── STORED DATA

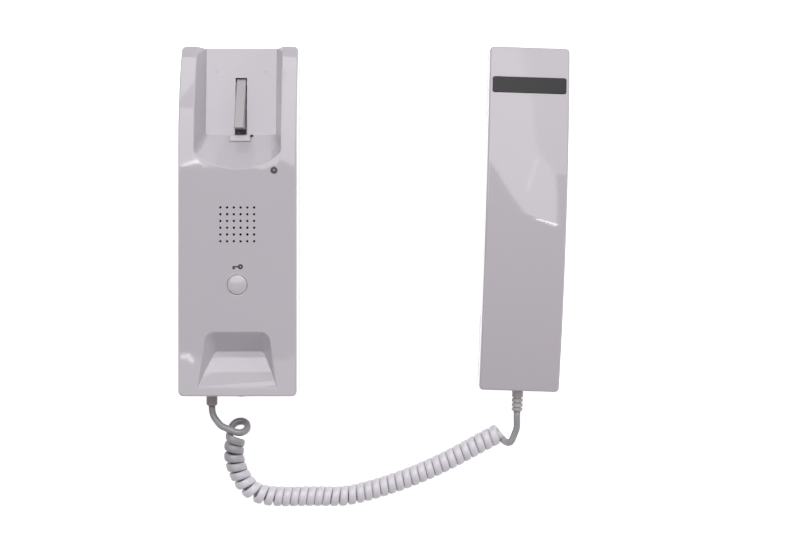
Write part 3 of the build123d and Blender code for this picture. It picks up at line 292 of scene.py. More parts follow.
@dataclass(frozen=True)
class CordJacket(Finish):
    """Extruded soft vinyl with faint die lines that run along the wire, and painted shade on its two ends."""

    line_count: float = 9.0
    line_depth: float = 0.05
    # painted shade: the share of colour left on the leads and the first curl, which lie in the shadow of the base
    # and the handset
    end_shade_share: float = 0.42
    base_end_shade: tuple[float, float] = (5.0, 18.0)
    handset_end_shade: tuple[float, float] = (84.5, 86.5)

    def colour_pattern(
        self, tree: bpy.types.NodeTree, place: bpy.types.NodeSocket, tone: bpy.types.NodeSocket
    ) -> bpy.types.NodeSocket:
        """Adds the die lines round the wire, and darkens its two ends with painted shade where the base and the
        handset shadow them, from the tube's own map.

        Args:
            tree: The material's tree.
            place: The place on the piece.
            tone: The colour without lines.

        Returns:
            The colour with lines.
        """
        wrap = add_node(tree, "ShaderNodeTexCoord").outputs["UV"]
        stretched = add_node(
            tree, "ShaderNodeMapping", {}, {"Vector": wrap, "Scale": (self.line_count, 0.6, 1.0)}
        )
        lines = add_node(
            tree, "ShaderNodeTexNoise", {}, {"Vector": stretched.outputs["Vector"], "Scale": 1.0, "Detail": 3.0}
        )
        level = add_node(
            tree, "ShaderNodeMapRange", {},
            {"Value": lines.outputs["Fac"], "To Min": 1 - self.line_depth, "To Max": 1 + self.line_depth},
        )
        run = add_node(tree, "ShaderNodeSeparateXYZ", {}, {"Vector": wrap}).outputs["Y"]
        colour = shaded(tree, tone, level.outputs["Result"])
        # painted shade on both ends of the wire, fading out along its length
        for start, end, low, high in (
            (*self.base_end_shade, self.end_shade_share, 1.0), (*self.handset_end_shade, 1.0, self.end_shade_share),
        ):
            fade = add_node(
                tree, "ShaderNodeMapRange", {"interpolation_type": "SMOOTHSTEP"},
                {"Value": run, "From Min": start, "From Max": end, "To Min": low, "To Max": high},
            )
            colour = shaded(tree, colour, fade.outputs["Result"])
        return colour


@dataclass(frozen=True)
class SolderMask(Finish):
    """Green lacquer over copper tracks on glass-fibre laminate."""

    track_mm: float = 2.2
    track_colour: str = "#3f8a4c"

    def colour_pattern(
        self, tree: bpy.types.NodeTree, place: bpy.types.NodeSocket, tone: bpy.types.NodeSocket
    ) -> bpy.types.NodeSocket:
        """Lets the tracks show as a lighter green.

        Args:
            tree: The material's tree.
            place: The place on the piece.
            tone: The lacquer's colour over bare laminate.

        Returns:
            The colour with tracks.
        """
        cells = add_node(
            tree, "ShaderNodeTexVoronoi", {"distance": "MANHATTAN", "feature": "F1"},
            {"Vector": place, "Scale": 1 / (2 * self.track_mm * MM), "Randomness": 0.75},
        )
        edge = add_node(
            tree, "ShaderNodeMath", {"operation": "LESS_THAN"}, {0: cells.outputs["Distance"], 1: 0.42}
        )
        mixed = add_node(
            tree, "ShaderNodeMix", {"data_type": "RGBA"},
            {"Factor": edge.outputs["Value"], "A": tone, "B": linear_colour(self.track_colour)},
        )
        return mixed.outputs["Result"]


# ABS from a polished mould: a clear gloss, with long shallow waves where the wall sank as it cooled
COVER_ABS = SpotMarked(
    "cover_glossy_abs", "#c4bec6", roughness=0.03, ior=1.54, patch_mm=45, patch_depth=0.012,
    grain_mm=0.9, grain_height_mm=0.0003, wave_mm=24, wave_height_mm=0.012, gloss_spread=0.012,
    marks=((-15.4, 92.8, 6.6), (15.4, 92.8, 6.6)),
)
HANDSET_ABS = Finish(
    "handset_glossy_abs", "#c3bcc4", roughness=0.03, ior=1.54, patch_mm=50, patch_depth=0.012,
    grain_mm=0.9, grain_height_mm=0.0003, wave_mm=30, wave_height_mm=0.018, gloss_spread=0.012,
)
# The same ABS from a plainer mould, out of sight: softer gloss
HANDSET_INNER_ABS = Finish(
    "handset_inner_abs", "#c0bac1", roughness=0.2, ior=1.54, patch_mm=40, patch_depth=0.015,
    grain_mm=0.7, grain_height_mm=0.001, wave_mm=25, wave_height_mm=0.02,
)
# ABS worn to a satin by the handset that rests on it; its colour is set a shade darker than the cover's
LEVER_ABS = Finish(
    "lever_abs", "#aca7ab", roughness=0.35, ior=1.54, patch_mm=9, patch_depth=0.02,
    grain_mm=0.5, grain_height_mm=0.001,
)
# ABS cap polished by fingers: gloss with a small sink in the middle
BUTTON_ABS = Finish(
    "button_abs", "#c3bec5", roughness=0.2, ior=1.54, patch_mm=9, patch_depth=0.015,
    grain_mm=0.5, grain_height_mm=0.001, wave_mm=6, wave_height_mm=0.004,
)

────

→ EXERCISE DETAILS: Print, please, the lines above from the very first through the one that holds "soft vinyl with", both included, word for word and with nothing else.

→ ANSWER TO THE TASK:
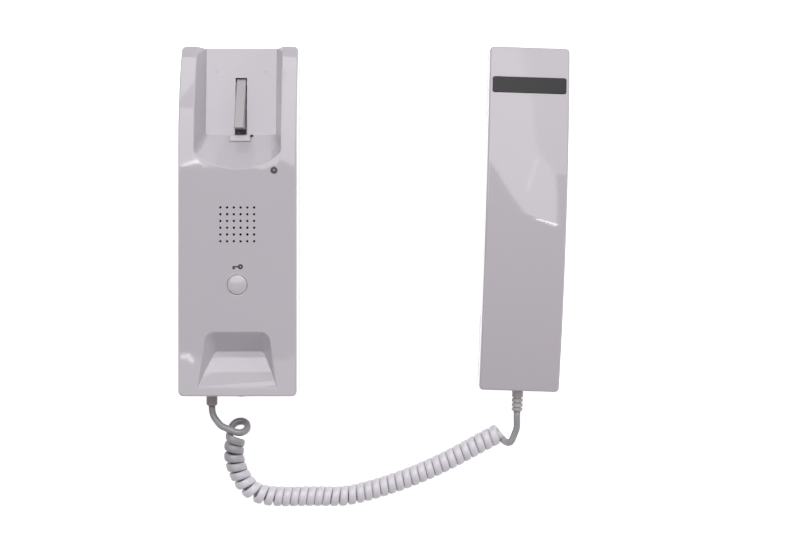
Write part 3 of the build123d and Blender code for this picture. It picks up at line 292 of scene.py. More parts follow.
@dataclass(frozen=True)
class CordJacket(Finish):
    """Extruded soft vinyl with faint die lines that run along the wire, and painted shade on its two ends."""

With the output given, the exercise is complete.